Die Setlist besteht an diesem Abend sowohl aus Klassikern ('Freedom Call', 'Hunting High And Low', 'Metal Invasion', 'Land Of Light') als auch neuen Schoten ('Hello Mr. Evil'). Dabei kommt Chris Bay häufig an seine Grenzen, umgeht seine nicht gerade stramme Sattelfestigkeit aber gekonnt. Die Band ist in Spiellaune, die mehrstimmigen Vocals sitzen einwandfrei, und die Menge honoriert den summa summarum lockeren Gig mit mächtigem Jubel und feiert die Band regelrecht ab. Mr. Bay steht am Ende ein dickes V ins Gesicht gemeißelt, und so trennen sich die Wege mit geteiltem Glück, auch wenn das nicht wirklich meine Welt ist.
Aber jetzt: GAMMA RAY kommen, sehen und siegen. Zumindest musikalisch wie auch optisch. Die maue Besucherkulisse sei mal ausklammert. Viele haben sich das Maul zerrissen über das Cover der neuen Scheibe "To The Metal": Airbrush-Scheiße, Kindergarten-Painting, was man nicht so alles lesen musste. Eines bleibt festzuhalten: Gerade durch diese Technik kann das Backdrop viele verschiedene Stimmungen erzeugen. Mal stehen die Mopeds im Vordergrund, und es sieht aus, als bretterten sie gleich von der Bühne. Mal hat es den Anschein, als stürzten sich die Dämonen gleich auf Dan Zimmermann. Die Lichteffekte machen es hier in Verbindung mit der Airbrush-Technik möglich, dass je nach Farbfacette einzelne Details des Covers im Vordergrund stehen. Das ist sehr geil gemacht und erinnert mich an MAIDEN-Großtaten der Achtziger, wenn auch in deutlich kleinerem Rahmen. Dazu kommt die grandiose Bandchoreographie. Derjenige, der soliert, postiert sich vorne in der Mitte. Der Rest verpisst sich auf die Podeste links und rechts neben dem Schlagzeug. Das macht was her, weil die Bühnengröße permanent ausgenutzt wird, und es ist zudem noch ziemlich professionell arrangiert. Nicht zu vergessen die Musik, die selbstredend erste Sahne ist. Zwar schon lange nicht mehr bahnbrechend, aber voller Herzblut von vier Ausnahmekönnern vorgetragen. Apropos vier: Für Henjo springt heute Abend ein Kerl namens Kasperi Heikkinen ein, der abgeht wie Schmidts Katze und nicht den geringsten Anlass zur Trauer aufgrund von Henjos Abwesenheit gibt. Sorry, Henjo.

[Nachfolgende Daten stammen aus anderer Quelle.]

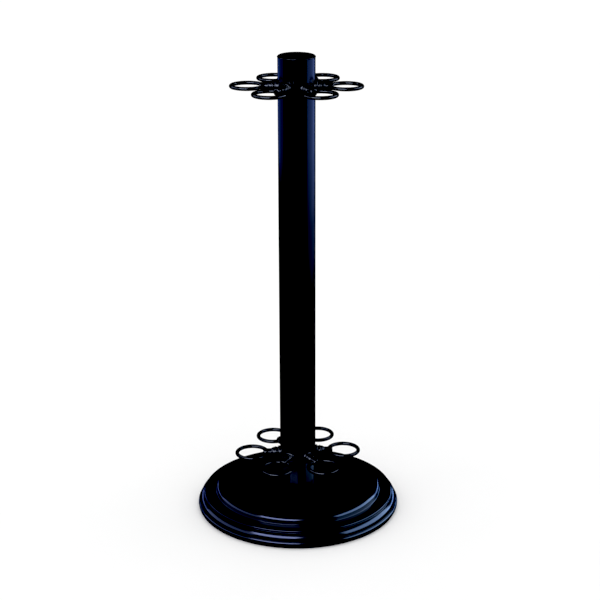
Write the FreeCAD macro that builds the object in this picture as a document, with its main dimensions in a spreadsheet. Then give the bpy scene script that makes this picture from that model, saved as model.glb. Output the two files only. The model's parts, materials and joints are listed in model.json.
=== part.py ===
import FreeCAD, Part

# Free-standing cue rack: a weighted round base, a tube post and two crowns of six wire rings.
# The frame: origin on the floor under the post's axis, +Z up, millimetres.
# Each ring is a wire hoop held by a turned spindle, and each spindle is bolted through the post wall.

import math
import os
import re

import Sketcher

X_AXIS = FreeCAD.Vector(1, 0, 0)
Y_AXIS = FreeCAD.Vector(0, 1, 0)
Z_AXIS = FreeCAD.Vector(0, 0, 1)
ORIGIN = FreeCAD.Vector(0, 0, 0)

# Which side of the direction of travel an arc's centre lies on.
LEFT = 1
RIGHT = -1

DIMENSIONS = {
    # feet and bottom cover
    "foot_radius": 12,
    "foot_height": 4,
    "foot_circle": 138,
    "foot_count": 6,
    "cover_radius": 155,
    "cover_thick": 1.5,
    "cover_access_radius": 16,
    # spun base shell, from the floor up
    "shell_wall": 1.6,
    "rim_bottom": 0.5,
    "rim_foot_radius": 160.3,
    "rim_radius": 162.4,
    "rim_widest": 7,
    "rim_bulge_radius": 11.2,
    "rim_top": 10.4,
    "rim_edge_radius": 4.45,
    "rim_lean": 1.6,
    "groove_radius": 159.3,
    "ovolo_bottom": 11,
    "ovolo_radius": 11.5,
    "ovolo_top": 21.8,
    "ovolo_lead": 0.4,
    "ledge_radius": 152.4,
    "ledge_edge": 1.8,
    "ledge_top": 26,
    "ledge_inner_top": 26.3,
    "crease_radius": 1.2,
    "shoulder_level": 30.7,
    "shoulder_radius": 8,
    "shoulder_outer": 133,
    "dome_edge_radius": 126.4,
    "dome_edge_top": 38.1,
    "dome_top": 46,
    "dome_flat_radius": 34,
    # ballast casting
    "ballast_radius": 118,
    "ballast_thick": 21,
    "ballast_edge": 2,
    "boss_radius": 34,
    "boss_flare": 10,
    "counterbore_radius": 15,
    "counterbore_depth": 12,
    # tie bolt, M10
    "bolt_radius": 5,
    "bolt_clearance": 0.5,
    "bolt_length": 40,
    "bolt_head_flats": 16,
    "bolt_head_height": 6.4,
    "tie_washer_radius": 11,
    "tie_washer_thick": 2,
    # cover screws, M5 button head
    "screw_radius": 2.5,
    "screw_length": 12,
    "screw_head_radius": 4.75,
    "screw_head_height": 2.75,
    "screw_socket_flats": 3,
    "screw_socket_depth": 1.6,
    "screw_circle": 92,
    "screw_count": 4,
    # post, plug and cap
    "post_radius": 28.5,
    "post_wall": 1.5,
    "post_top": 733,
    "plug_thick": 12,
    "plug_chamfer": 1,
    "cap_radius": 29.1,
    "cap_lip": 1.6,
    "cap_lip_radius": 0.85,
    "cap_lip_bulge": 0.56,
    "cap_crown": 738,
    "cap_shoulder": 26,
    "cap_shoulder_rise": 1.6,
    "cap_edge_radius": 3.5,
    "cap_skirt_depth": 16,
    "cap_skirt_wall": 1.8,
    "cap_skirt_chamfer": 0.5,
    "cap_clearance": 0.1,
    # ring crowns
    "ring_count": 6,
    "upper_level": 689.5,
    "lower_level": 91.2,
    "upper_turn": -2.1,
    "lower_turn": 3.7,
    "ring_circle": 74,
    "ring_radius": 24.25,
    "wire_radius": 3,
    "ring_gap_angle": 8,
    "seat_clearance": 0.05,
    "seat_sweep": 50,
    # spindles, along the radius outward from the post's surface
    "saddle_gap": 0.02,
    "saddle_height": 40,
    "stud_radius": 3,
    "stud_tip": 18.6,
    "stud_chamfer": 0.6,
    "wall_hole_radius": 3.25,
    "flange_radius": 10,
    "flange_back": 2.4,
    "flange_length": 1.6,
    "flange_bead": 2.86,
    "flange_end": 4.2,
    "neck_radius": 7.8,
    "ridge_start": 5.4,
    "ridge_side_radius": 8.4,
    "ridge_bead": 2.6,
    "ridge_end": 8.6,
    "bell_start": 9.4,
    "bell_root_radius": 8.1,
    "bell_curve": 9,
    "bell_end": 14.4,
    "barrel_radius": 6,
    "barrel_end": 25.2,
    "barrel_nose": 2.5,
    # nuts and washers inside the post, M6
    "washer_radius": 6,
    "washer_hole_radius": 3.2,
    "washer_thick": 1.6,
    "washer_seat": 26.25,
    "nut_flats": 10,
    "nut_thick": 5,
}

doc = FreeCAD.newDocument("cue_rack")
sheet = doc.addObject("Spreadsheet::Sheet", "dims")
for row, (alias, size) in enumerate(DIMENSIONS.items(), start=1):
    sheet.set(f"A{row}", alias)
    sheet.set(f"B{row}", str(size))
    sheet.setAlias(f"B{row}", alias)
doc.recompute()

sub_parts = []


def bound(formula):
    """Write a formula in cell names as an expression on the spreadsheet."""
    return re.sub(r"[a-z]\w+_\w+", lambda name: "dims." + name.group(0), formula)


def size(formula):
    """Value of a formula in cell names, in millimetres or degrees."""
    return float(sheet.evalExpression(bound(formula)))


def keep(item, label):
    """Make an object one of the rack's sub-parts, under its own name."""
    item.Label = label
    sub_parts.append(item)
    return item


def around(angle, level=0):
    """Placement turned about the post's axis and raised to a level."""
    return FreeCAD.Placement(FreeCAD.Vector(0, 0, level), FreeCAD.Rotation(Z_AXIS, angle))


# --- sketches -------------------------------------------------------------------------------------


def new_body(label):
    """An empty body that will become one sub-part."""
    return keep(doc.addObject("PartDesign::Body", label + "_body"), label)


def sketch_on(body, role, name):
    """A sketch on one of the body's own origin planes."""
    sketch = body.newObject("Sketcher::SketchObject", name)
    plane = next(plane for plane in body.Origin.OriginFeatures if plane.Role == role)
    sketch.AttachmentSupport = [(plane, "")]
    sketch.MapMode = "FlatFace"
    return sketch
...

Gerade die neuen Songs wie 'Empathy', 'Deadlands', 'To The Metal' und das grandiose 'No Need To Cry' funktionieren prächtig, die Klassiker der Marke 'Rebellion In Dreamland', 'Gardens Of The Sinner' und 'Send Me A Sign' triumphieren sowieso. Einen wirklichen Qualitätsunterschied macht man zwischen den alten und den neuen Songs nicht aus, und so kann man GAMMA RAY einmal mehr ihren Sonderstatus zugestehen, auch wenn sie das Rad nicht mehr neu erfinden und sich eigentlich selbst kopieren. Enttäuschend ist für mich nur das Fehlen des neuen Oberknallers 'Rise'. Scheiße, diese Doublebass-Ekstase hätte ich gerne live gehört.
Sei's drum: Auch mit fadem Beigeschmack, was die Stimmung betrifft, rocken GAMMA RAY frisch und fidel die Stadthalle Langen. Die Setlist ist astrein, der Sound glasklar und druckvoll. Die Band spielt sich den Arsch ab, und optisch ist die GAMMA RAY-Show ein Glanzlicht. Bleibt also festzuhalten, dass ich mir die hanseatische Spaßmaschine auch zukünftig gerne anschauen werde. Bis zum nächsten Mal!